-- Start --

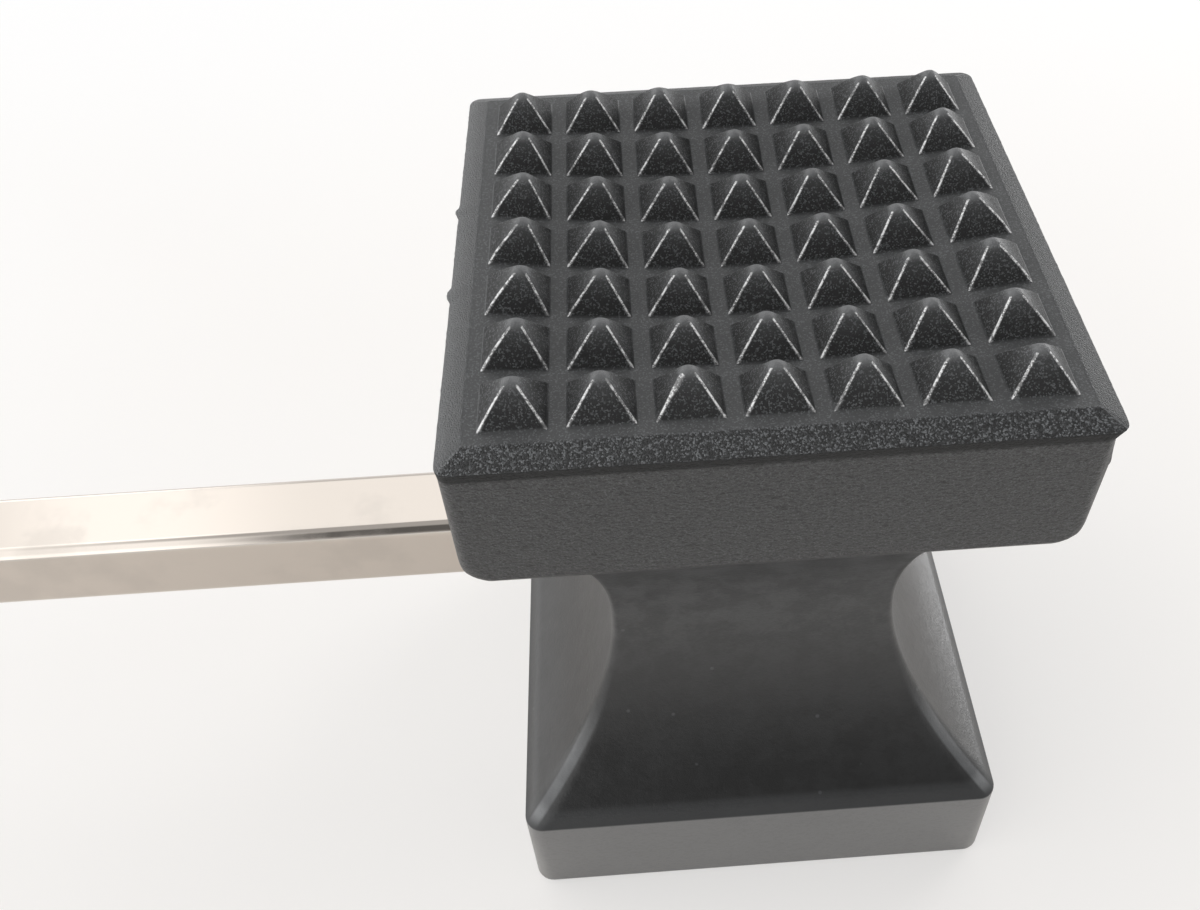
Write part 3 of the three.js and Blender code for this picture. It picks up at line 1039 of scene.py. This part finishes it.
# %% Finish of the head
def head_finish():
    """The material of the whole head, from the bare nylon through painted light and shade to the
    worn ridges.
    """
    finish = Finish(bpy.data.materials.new("moulded_black_nylon"))
    zone = head_zones(finish)
    texture = head_textures(finish)
    mark = head_marks(finish, zone, texture)
    glint, pits, rubbed = head_grains(finish, zone, texture, mark.waist_corner)

    colour = finish.blend(texture.uneven, grey(0.031, -0.03), grey(0.042, -0.03))
    # Paler tone and painted light.
    colour = finish.blend(mark.lift, colour, grey(0.12, -0.02))
    # Darker hollows and cells.
    colour = finish.blend(pits * 0.85, colour, grey(0.012))
    # Painted shade at the feet of the teeth and on the lower waist.
    colour = finish.blend(mark.foot * 0.8 + mark.waist_dark, colour, grey(0.008))
    # Painted glints.
    colour = finish.blend(glint * 0.6, colour, grey(0.45, -0.04))
    # Painted highlight on the domes and mitres, with scuffs on the domes.
    colour = finish.blend(mark.dome * 0.75 + mark.mitre * 0.6, colour, grey(0.17, -0.02))
    # Painted shade under the lip.
    colour = finish.blend(mark.under_lip * 0.8, colour, grey(0.01))
    # Worn ridges with a painted highlight.
    colour = finish.blend(rubbed, colour, grey(0.85))

    rougher = 0.12 * zone.front_bevel + 0.16 * mark.dull_bevel + 0.1 * zone.tooth
    rougher = rougher + 0.2 * mark.foot + 0.3 * mark.under_lip
    upper_coat = zone.upper_wall * (0.25 - 0.25 * mark.under_lip)
    return finish.surface(
        Base_Color=colour,
        Roughness=0.5 + rougher - 0.1 * zone.waist + 0.12 * (texture.uneven - 0.5),
        Coat_Weight=zone.lower_wall + zone.waist * 0.2 + upper_coat,
        Coat_Roughness=0.35,
        Normal=finish.bump(head_height(zone, texture), MM),
    )


head.data.materials.clear()
head.data.materials.append(head_finish())
print("nodes in the head's material:", len(head.data.materials[0].node_tree.nodes))

# %% [markdown]
# Polished steel has hardly any colour of its own. What tells it from chrome is how it was
# polished: faint lines along the tube, a soft waviness of the flat sides, and a few smudges
# that dull the mirror. The pin is plain drawn wire, rougher, with lines along it.

# %% Finish of the tube and the pin
def tube_finish():
    """Polished steel with faint lines, a soft waviness and a few smudges."""
    finish = Finish(bpy.data.materials.new("polished_steel"))
    lines = finish.grain(0.35 * MM, detail=2.0, stretch=(0.02, 1, 1))
    waviness = finish.grain(14 * MM, detail=1.0, stretch=(0.35, 1, 1))
    smudge = finish.rise(finish.grain(11 * MM, detail=4.0), 0.5, 0.7)
    clean, smudged = (0.64, 0.585, 0.53, 1), (0.55, 0.505, 0.46, 1)
    colour = finish.blend(smudge * 0.5, clean, smudged)
    return finish.surface(
        Base_Color=colour,
        Metallic=1.0,
        Roughness=0.07 + 0.1 * smudge + 0.04 * lines,
        Normal=finish.bump(lines * 0.02 + waviness, 0.05 * MM),
    )


def pin_finish():
    """Drawn wire, with faint lines along the pin."""
    finish = Finish(bpy.data.materials.new("drawn_steel"))
    lines = finish.grain(0.15 * MM, stretch=(1, 0.05, 1))
    colour = finish.blend(lines, grey(0.36, 0.02), grey(0.5, 0.02))
    return finish.surface(
        Base_Color=colour,
        Metallic=1.0,
        Roughness=0.3 + 0.15 * lines,
        Normal=finish.bump(lines, 0.02 * MM),
    )


tube.data.materials.clear()
tube.data.materials.append(tube_finish())
pin.data.materials.append(pin_finish())

# %% [markdown]
# The plug is taken to be nylon too, from a smoother mould than the head's. A dark, cloudy
# colour, a satin shine and a very fine grain are enough for a piece this small.

# %% Finish of the plug
def plug_finish():
    """Satin black nylon."""
    finish = Finish(bpy.data.materials.new("satin_black_nylon"))
    fine = finish.grain(0.25 * MM)
    cloud = finish.grain(3 * MM, detail=2.0)
    colour = finish.blend(cloud, grey(0.022, -0.02), grey(0.034, -0.02))
    return finish.surface(
        Base_Color=colour,
        Roughness=0.4 + 0.15 * cloud,
        Normal=finish.bump(fine, 0.04 * MM),
    )


plug.data.materials.append(plug_finish())
print("finishes:", [material.name for material in bpy.data.materials])

# %% [markdown]
# The stage is a plain pale floor under soft light. The head is dark and half glossy, so most
# of what shows on it is what it mirrors: the room is bright on the left, behind, and low on
# the right, dimmer in front, and dark round the camera, which sets the dark faces of the
# teeth apart. The floor is palest far away, and it glows where the camera sees it, most of
# all far away, so it looks white and keeps its shadows. Where the camera sees the room past
# the floor, the room is plain white. What is mirrored gets a small share of both whites.

# %% A share of plain white
FLOOR_GLOW_SEEN = 0.5
FAR_FLOOR_GLOW = 0.3
FLOOR_GLOW_MIRRORED = 0.12
ROOM_WHITE_MIRRORED = 0.12


def white_share(finish, where_seen, where_mirrored):
    """One share for what the camera sees, and one for what is mirrored or seen through."""
    seen = finish.node("ShaderNodeLightPath", output="Is Camera Ray")
    mirrored = finish.node("ShaderNodeLightPath", output="Is Glossy Ray")
    through = finish.node("ShaderNodeLightPath", output="Is Transmission Ray")
    return seen * where_seen + (mirrored + through) * where_mirrored


# %% Floor
FLOOR_HALF = 3.0
FAR_FROM, FAR_TO = 0.08, 0.3


def floor_finish():
    """Matt and pale, a little cloudy near the mallet and palest far away."""
    finish = Finish(bpy.data.materials.new("pale_floor"))
    x, y, _ = finish.axes()
    far = finish.rise(abs(x).larger(abs(y)), FAR_FROM, FAR_TO)
    cloud = finish.grain(60 * MM, detail=2.0)
    colour = finish.blend(cloud, grey(0.86, 0.05), grey(0.9, 0.05))
    colour = finish.blend(far, colour, grey(0.96))
    matt = finish.node("ShaderNodeBsdfPrincipled", inputs={"Base Color": colour, "Roughness": 0.8})
    glow = finish.node("ShaderNodeEmission", inputs={"Color": (1, 1, 1, 1), "Strength": 1.0})
    seen_share = FLOOR_GLOW_SEEN + FAR_FLOOR_GLOW * far
    share = white_share(finish, seen_share, FLOOR_GLOW_MIRRORED)
    return finish.end(finish.node("ShaderNodeMixShader", inputs={0: share, 1: matt, 2: glow}))


def build_floor():
    """A large square at the height of the smooth face."""
    bm = bmesh.new()
    corners = [(-1, -1), (1, -1), (1, 1), (-1, 1)]
    bm.faces.new([bm.verts.new((x * FLOOR_HALF, y * FLOOR_HALF, 0)) for x, y in corners])
    mesh = as_mesh(bm, "floor")
    mesh.materials.append(floor_finish())
    floor = add_object("floor", mesh)


build_floor()
print("floor is", 2 * FLOOR_HALF, "m wide")

# %% Brightness of the room, by direction
FRONT_OF_ROOM = 0.4
BACK_OF_ROOM = 0.82
ROUND_CAMERA = 0.03
TO_CAMERA_Y, TO_CAMERA_Z = -0.8, 0.6
LEFT_WALL_LOW, LEFT_WALL_HIGH = 2.0, 1.6
LEFT_CORNER, FAR_LEFT_CORNER = 1.15, 0.65
RIGHT_WALL_LOW, RIGHT_WALL_HIGH = 1.6, 0.4
CEILING = 0.5


def build_world():
    """A soft room: one blend for each direction, then plain white where the camera sees it."""
    world = bpy.data.worlds.new("soft_room")
    bpy.context.scene.world = world
    finish = Finish(world)
    x, y, z = finish.split(finish.node("ShaderNodeTexCoord", output="Generated"))
    high = finish.rise(z, 0.35, 0.55)

    colour = finish.blend(finish.rise(y, -0.2, 0.5), grey(FRONT_OF_ROOM), grey(BACK_OF_ROOM))
    round_camera = finish.rise(y * TO_CAMERA_Y + z * TO_CAMERA_Z, 0.8, 0.93)
    colour = finish.blend(round_camera, colour, grey(ROUND_CAMERA))

    to_the_left = 0 - x
    left_wall = finish.blend(high, grey(LEFT_WALL_LOW), grey(LEFT_WALL_HIGH))
    far_left = finish.rise(to_the_left, 0.42, 0.52)
    left_corner = finish.blend(far_left, grey(LEFT_CORNER), grey(FAR_LEFT_CORNER))
    high_and_behind = high * finish.rise(y, 0.35, 0.5)
    left_wall = finish.blend(high_and_behind, left_wall, left_corner)
    colour = finish.blend(finish.rise(to_the_left, 0.26, 0.38), colour, left_wall)

    over_right = finish.rise(z, 0.2, 0.4)
    right_wall = finish.blend(over_right, grey(RIGHT_WALL_LOW), grey(RIGHT_WALL_HIGH))
    colour = finish.blend(finish.rise(x, 0.35, 0.55), colour, right_wall)
    colour = finish.blend(finish.rise(z, 0.86, 0.96), colour, grey(CEILING))

    white = white_share(finish, 1.0, ROOM_WHITE_MIRRORED)
    colour = finish.blend(white, colour, grey(1.0))
    background = finish.node("ShaderNodeBackground", inputs={"Color": colour, "Strength": 1.0})
    finish.end(background, "ShaderNodeOutputWorld")


build_world()
print("world:", bpy.context.scene.world.name)

# %% Lamps
HEAD_MIDDLE = Vector((0, 0, FACE_TOP / 2))


def add_lamp(name, place, size, power):
    """A square softbox that faces the middle of the head."""
    data = bpy.data.lights.new(name, "AREA")
    data.shape = "SQUARE"
    data.size = size
    data.energy = power
    lamp = add_object(name, data)
    lamp.location = place
    lamp.rotation_euler = (HEAD_MIDDLE - Vector(place)).to_track_quat("-Z", "Y").to_euler()
    print(name, "has", power, "W")


add_lamp("softbox_right", (0.78, 0.62, 0.18), 0.45, 6.0)
add_lamp("softbox_left", (-0.9, 0.15, 0.16), 0.5, 1.5)
add_lamp("softbox_above", (-0.335, 0.58, 0.76), 0.65, 0.7)

# %% [markdown]
# The camera stands where the photograph was taken from. Its place and its lens were solved
# from the rows of teeth and the edges of both blocks. The small shift is there because the
# picture is not centred on the lens's axis.

# %% Camera
CAMERA_PLACE = Vector((-11.93 * MM, -97.04 * MM, FACE_TOP + 73.43 * MM))
CAMERA_AZIMUTH = math.radians(2.46)
CAMERA_ELEVATION = math.radians(46.43)
CAMERA_ROLL = math.radians(-1.87)
PHOTO_WIDTH, PHOTO_HEIGHT = 1200, 910
FOCAL_PIXELS = 1183.2
AXIS_COLUMN, AXIS_ROW = 678.6, 429.5
NEAREST_SEEN = 5 * MM


def build_camera():
    """The camera at its solved place, turned by its azimuth, its elevation and its roll."""
    data = bpy.data.cameras.new("camera")
    data.lens = data.sensor_width * FOCAL_PIXELS / PHOTO_WIDTH
    data.shift_x = (PHOTO_WIDTH / 2 - AXIS_COLUMN) / PHOTO_WIDTH
    data.shift_y = (AXIS_ROW - PHOTO_HEIGHT / 2) / PHOTO_WIDTH
    data.clip_start = NEAREST_SEEN
    camera = add_object("camera", data)
    level = math.cos(CAMERA_ELEVATION)
    forward = Vector((
        math.sin(CAMERA_AZIMUTH) * level,
        math.cos(CAMERA_AZIMUTH) * level,
        -math.sin(CAMERA_ELEVATION),
    ))
    flat_right = Vector((math.cos(CAMERA_AZIMUTH), -math.sin(CAMERA_AZIMUTH), 0))
    flat_up = flat_right.cross(forward)
    right = flat_right * math.cos(CAMERA_ROLL) + flat_up * math.sin(CAMERA_ROLL)
    up = right.cross(forward)
    axes = Matrix((right, up, -forward)).transposed().to_4x4()
    camera.matrix_world = Matrix.Translation(CAMERA_PLACE) @ axes
    bpy.context.scene.camera = camera
    print("camera is", round((CAMERA_PLACE - HEAD_MIDDLE).length / MM), "mm from the head")


build_camera()
bpy.context.scene.view_settings.view_transform = "Standard"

-- End --

Your instructions
Reproduce verbatim only this range: the first line of the material through the line that contains "glint, pits, rubbed", inclusive.

Written answer
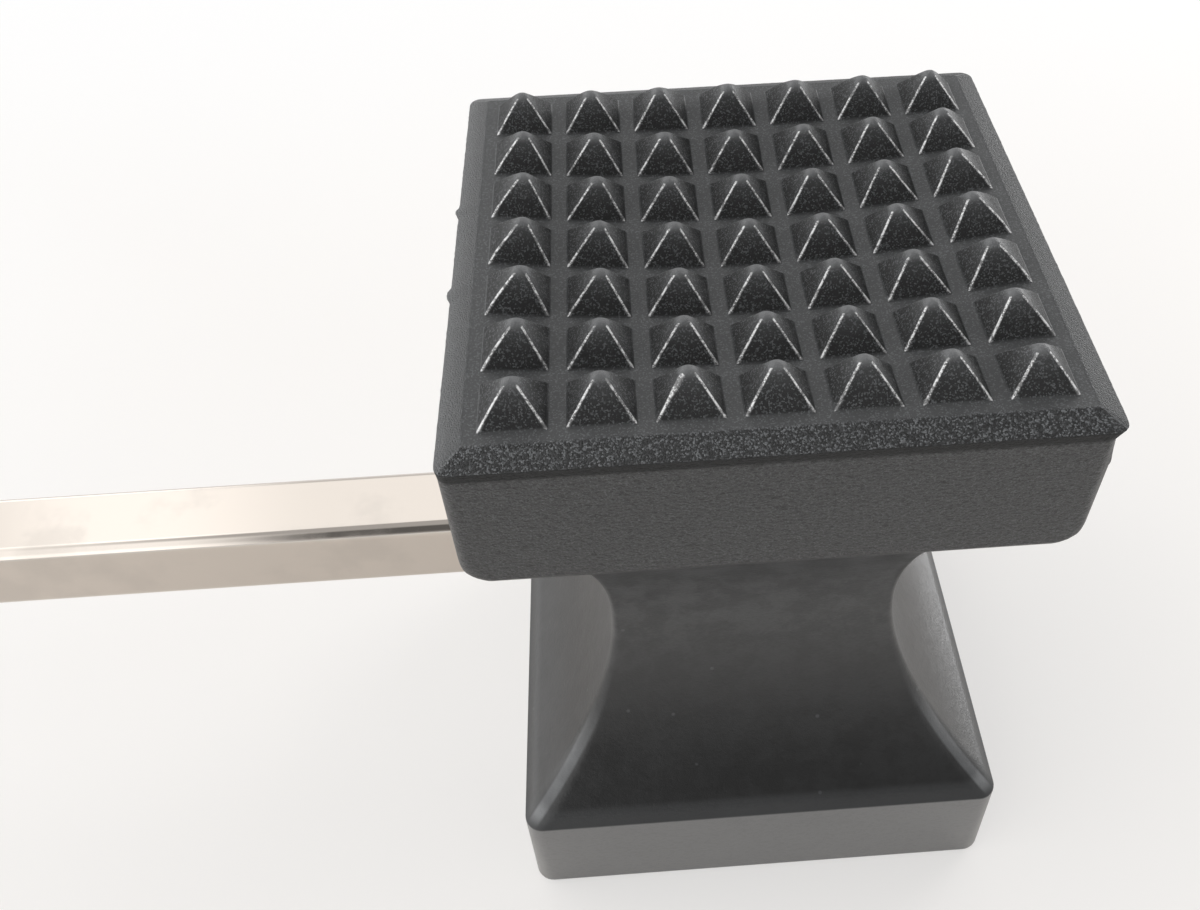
Write part 3 of the three.js and Blender code for this picture. It picks up at line 1039 of scene.py. This part finishes it.
# %% Finish of the head
def head_finish():
    """The material of the whole head, from the bare nylon through painted light and shade to the
    worn ridges.
    """
    finish = Finish(bpy.data.materials.new("moulded_black_nylon"))
    zone = head_zones(finish)
    texture = head_textures(finish)
    mark = head_marks(finish, zone, texture)
    glint, pits, rubbed = head_grains(finish, zone, texture, mark.waist_corner)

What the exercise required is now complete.